Observez-vous des différences dans le paysage entrepreneurial de vos débuts et celui d'aujourd'hui ?

J’ai la faiblesse de penser que c’est toujours un exercice difficile, quand vous créer une entreprise vous avez toujours un tas de barrières à franchir. Les technologies permettent toutefois d’aller plus vite qu’auparavant, mais je pense que c’est toujours aussi difficile de créer aujourd’hui, ça le restera d’ailleurs, il y a peu d’élus. La réussite des entrepreneurs a été due aux rencontres, au contexte, et cela s’appelle la chance. C’est un ingrédient indispensable encore aujourd’hui. Il faut aussi saisir toutes les opportunités, un entrepreneur ne doit jamais se décourager. Malgré la mode de création de startups par exemple aujourd’hui, l’exercice reste toujours aussi difficile. Il est plus facile aujourd’hui de créer son entreprise grâce aux technologies et aux aides qui n’existaient pas dans le passé mais les réussites se méritent toujours autant. Toutefois, c’est peut-être plus rapide aujourd’hui car les mutations et ruptures se sont accélérées. Il faut encore une fois être au bon endroit au bon moment, il ne faut pas se laisser dépasser par des réussites éphémères, où la croissance n’a pas su se renouveler et rester en accord avec le marché.
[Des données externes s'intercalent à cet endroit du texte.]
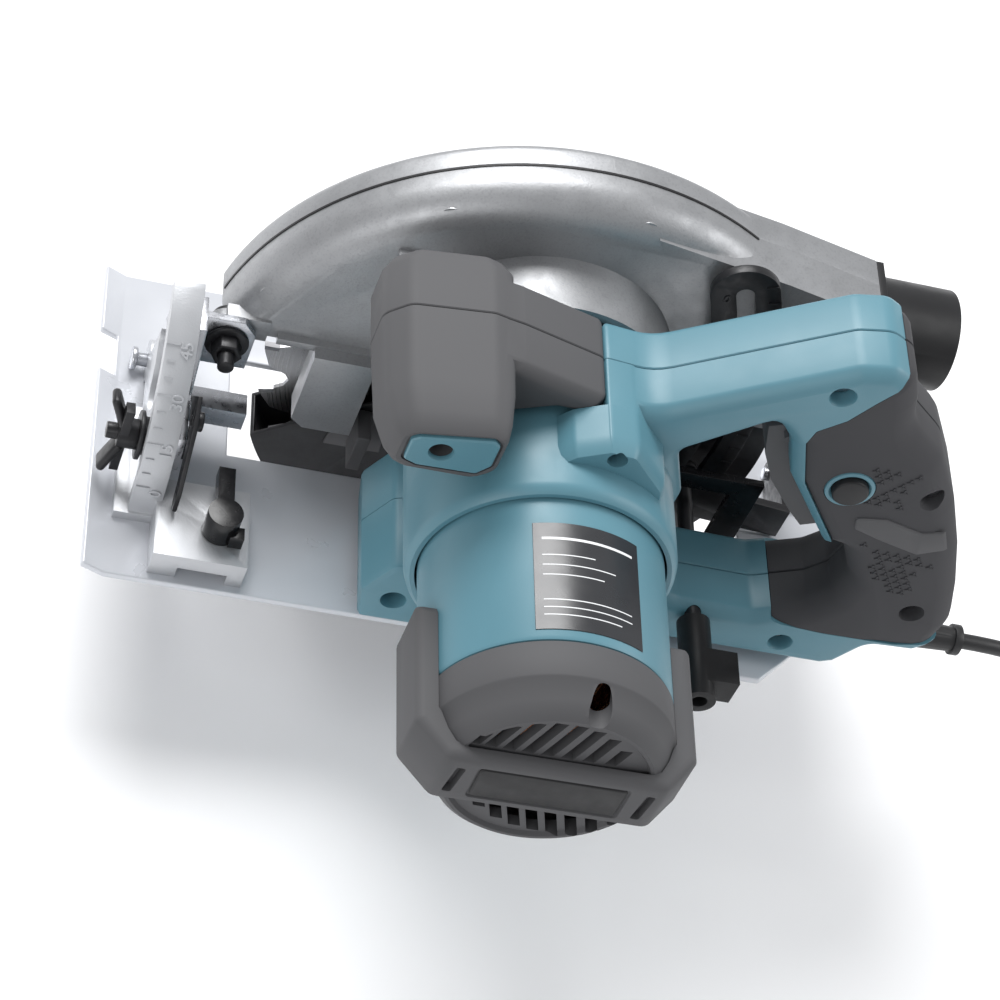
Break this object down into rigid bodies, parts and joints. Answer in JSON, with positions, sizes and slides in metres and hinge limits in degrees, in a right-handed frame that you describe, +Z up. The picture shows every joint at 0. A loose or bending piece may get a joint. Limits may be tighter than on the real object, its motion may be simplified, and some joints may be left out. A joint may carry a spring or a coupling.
{
  "type": "corded circular saw",
  "caption": "Corded hand-held circular saw with a tilting sole, a depth guide, a sprung lower blade guard, a closed rear handle and a side motor.",
  "frame": {"origin": "the plane of the sole's underside, under the arbor, in the blade's middle plane", "axes": "+X towards the rear of the saw, +Y away from the motor on the blade's outer side, +Z up"},
  "size_m": [0.5236, 0.305, 0.2375],
  "materials": {
    "teal_plastic": "satin",
    "charcoal_plastic": "matt",
    "grip_rubber": "matt",
    "black_plastic": "gloss",
    "cast_guard": "satin",
    "zinc_steel": "zinc plated",
    "sole_steel": "satin",
    "black_steel": "satin",
    "blade_steel": "brushed",
    "carbide": "ground",
    "copper": "bright",
    "motor_iron": "varnished",
    "cord_rubber": "matt",
    "label": "satin"
  },
  "bodies": {
    "base": {"base_plate": "sole_steel", "front_quadrant": "cast_guard", "base_rivets": "zinc_steel", "rear_pivot_bracket": "zinc_steel", "tilt_pins": "zinc_steel"},
    "fence_lock": {"fence_lock_lever": "black_plastic"},
    "tilt_frame": {"front_tilt_bracket": "zinc_steel", "tilt_clamp_bolt": "black_steel", "tilt_pointer": "black_steel", "tilt_pointer_screw": "black_steel", "depth_guide": "black_steel", "depth_pivot_bolt": "black_steel"},
    "wing_nut": {"wing_nut": "black_plastic"},
    "saw_body": {"upper_guard": "cast_guard", "guard_cover": "cast_guard", "guard_screws": "zinc_steel", "dust_outlet": "charcoal_plastic", "ball_bearings": "zinc_steel", "bearing_retainer": "zinc_steel", "guard_return_spring": "zinc_steel", "handle_shell_far": "teal_plastic", "handle_shell_near": "teal_plastic", "grip_far": "grip_rubber", "grip_near": "grip_rubber", "handle_screws": "zinc_steel", "pommel_far": "charcoal_plastic", "pommel_near": "charcoal_plastic", "pommel_inset": "teal_plastic", "motor_can": "teal_plastic", "motor_end_cap": "charcoal_plastic", "end_cap_bumper": "grip_rubber", "rating_plate": "label", "stator_core": "motor_iron", "field_windings": "copper", "brush_gear": "charcoal_plastic", "switch_module": "charcoal_plastic", "depth_clamp_rod": "zinc_steel", "strain_relief": "grip_rubber", "power_cord": "cord_rubber", "cord_coil": "cord_rubber", "coil_tie": "black_plastic", "plug": "black_plastic"},
    "blade": {"spindle": "zinc_steel", "drive_gear": "zinc_steel", "inner_flange": "zinc_steel", "outer_flange": "zinc_steel", "blade_bolt": "zinc_steel", "saw_blade": "blade_steel", "carbide_teeth": "carbide"},
    "armature": {"armature_shaft": "zinc_steel", "armature_core": "motor_iron", "armature_windings": "copper", "commutator": "copper", "cooling_fan": "charcoal_plastic"},
    "lower_guard": {"lower_guard": "black_steel", "guard_lever": "black_steel"},
    "trigger": {"trigger": "charcoal_plastic"},
    "lock_off": {"lock_off_button": "black_plastic"},
    "spindle_lock": {"spindle_lock": "black_steel"},
    "depth_lock": {"depth_lock_lever": "black_plastic"}
  },
  "joints": [
    {"name": "bevel_tilt", "type": "hinge", "parent": "base", "child": "tilt_frame", "pos_m": [0, 0.004, 0.008], "axis": [-1, 0, 0], "range_deg": [0, 45]},
    {"name": "tilt_wing_nut_turn", "type": "hinge", "parent": "tilt_frame", "child": "wing_nut", "pos_m": [-0.142, -0.04845, 0.02761], "axis": [-1, 0, 0], "range_deg": [-90, 90]},
    {"name": "fence_lock_turn", "type": "hinge", "parent": "base", "child": "fence_lock", "pos_m": [-0.105, -0.076, 0.02], "axis": [0, 0, 1], "range_deg": [-90, 30]},
    {"name": "depth_pivot", "type": "hinge", "parent": "tilt_frame", "child": "saw_body", "pos_m": [-0.1135, -0.02, 0.055], "axis": [0, -1, 0], "range_deg": [0, 33]},
    {"name": "blade_spin", "type": "hinge", "parent": "saw_body", "child": "blade", "pos_m": [0, -0.01, 0.034], "axis": [0, 1, 0], "continuous": true},
    {"name": "armature_spin", "type": "hinge", "parent": "saw_body", "child": "armature", "pos_m": [-0.005, -0.1, 0.0757], "axis": [0, 1, 0], "continuous": true},
    {"name": "lower_guard_swing", "type": "hinge", "parent": "saw_body", "child": "lower_guard", "pos_m": [0, -0.01, 0.034], "axis": [0, -1, 0], "range_deg": [0, 104], "stiffness_Nm_per_rad": 0.2, "springref_deg": -68.75},
    {"name": "trigger_pull", "type": "hinge", "parent": "saw_body", "child": "trigger", "pos_m": [0.0715, -0.067, 0.121], "axis": [0, -1, 0], "range_deg": [0, 8], "stiffness_Nm_per_rad": 0.6, "springref_deg": -8.59},
    {"name": "lock_off_push", "type": "slide", "parent": "saw_body", "child": "lock_off", "axis": [0, 1, 0], "range_m": [0, 0.003], "stiffness_N_per_m": 600, "springref_m": -0.001},
    {"name": "spindle_lock_push", "type": "slide", "parent": "saw_body", "child": "spindle_lock", "axis": [-1, 0, 0], "range_m": [0, 0.003], "stiffness_N_per_m": 800, "springref_m": -0.001},
    {"name": "depth_lock_turn", "type": "hinge", "parent": "saw_body", "child": "depth_lock", "pos_m": [0.07, -0.1, 0.027], "axis": [0, -1, 0], "range_deg": [-20, 60]}
  ],
  "couplings": [
    {"joint": "armature_spin", "follows": "blade_spin", "ratio": -4.6}
  ]
}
En revanche, ce qui me fait plaisir c’est qu’aujourd’hui de plus en plus de jeunes souhaitent entreprendre, ça veut dire qu’il y aura tout de même plus de réussite qu’auparavant. C’est vrai qu’il y a 50 ans, plus de gens souhaitait être haut fonctionnaire plutôt que de créer son entreprise, car il y avait une prise de risque plus importante, c’est donc aujourd’hui un côté du progrès. Beaucoup de jeunes réussissent, et s’épanouissent aujourd’hui.